Monday, December 16, 2024

reflections from st

These are my resolutions, reminders and reflections for the new year.

1. Don’t take life too seriously. Most times, it is only my ego that is hurt. And that may not be a bad thing.
This resolution forces me to examine myself often. I have come to realise that a lot of issues I struggle with are the result of my pride, which is easily bruised by words and actions. That is often the source of my misery and self-pity. I need to remind myself that not everything is about me.

2. The “likes” I get on Facebook do not affirm who I am.
This is a reminder to not base my self-worth on things that are transient and superficial. It also reminds me to live a life that is not driven by the whims of the latest fad.

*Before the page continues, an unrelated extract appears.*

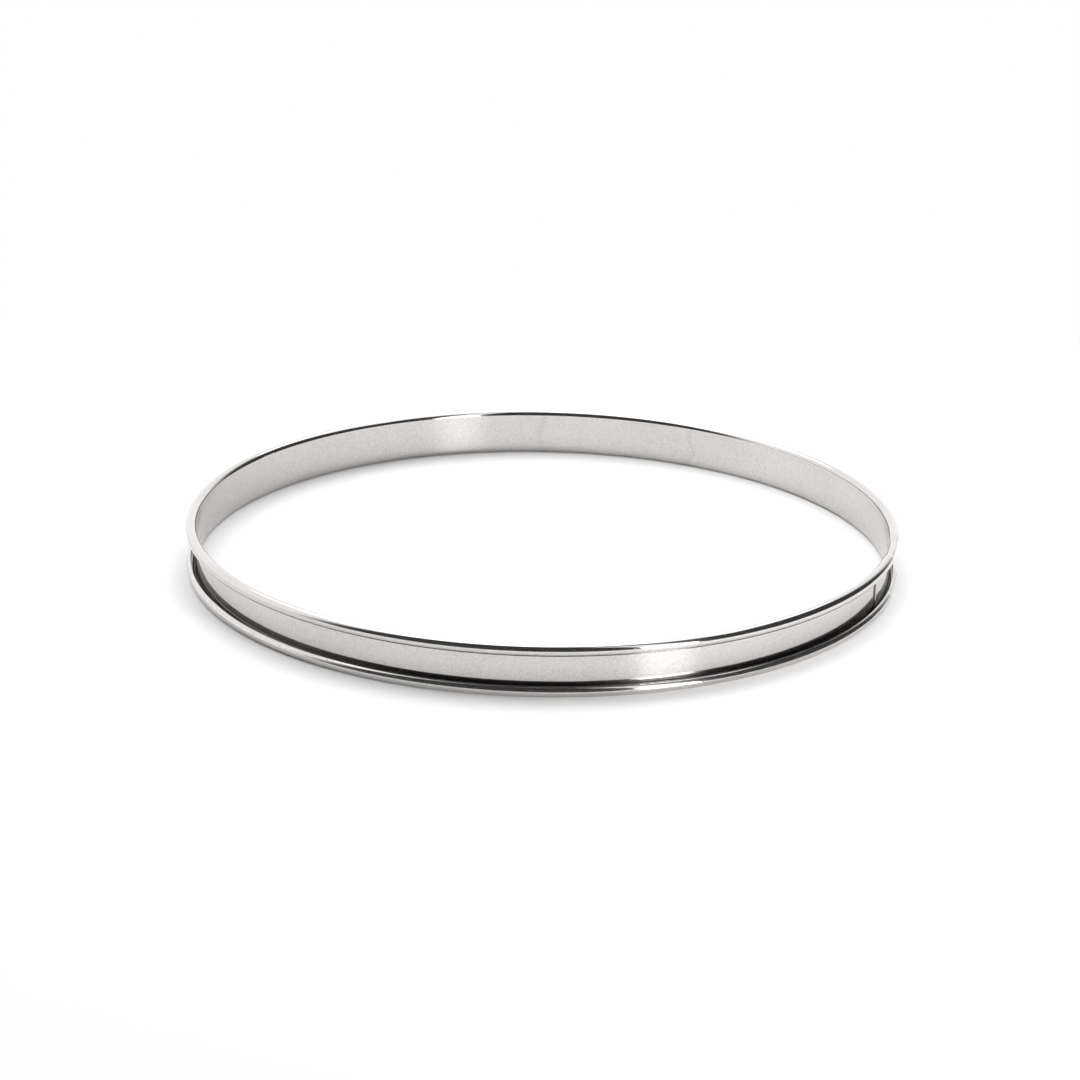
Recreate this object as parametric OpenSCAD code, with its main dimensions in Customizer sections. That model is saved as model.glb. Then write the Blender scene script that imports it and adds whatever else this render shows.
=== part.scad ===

3. If we want to change for the better, stop making excuses.
I aim to stop procrastinating. If something is worth doing, and you know it is what you have to do, then do it. Don’t stand in your own way to achieving personal breakthroughs. Like Nike says, just do it... already.

4. Overnight changes last only one night. True change takes time.
Nothing worth doing is easy and I have to give a life enough time to change. I learnt this the hard way when my three children went through their PSLE. I saw them through my own myopic lenses and focused only on the grades. But they all eventually bloomed in their own time.

And my son recently gave a good wrap-up for the year at one of our family gatherings. He reminded us: “Everyone is on their own journey, and it is okay to go at their own pace and give them the space to run their own race.”

5. True success is never allowing success to change us.
The best version of us is before success happens. This is to remind myself of where I come from, and not let achievements go to my head.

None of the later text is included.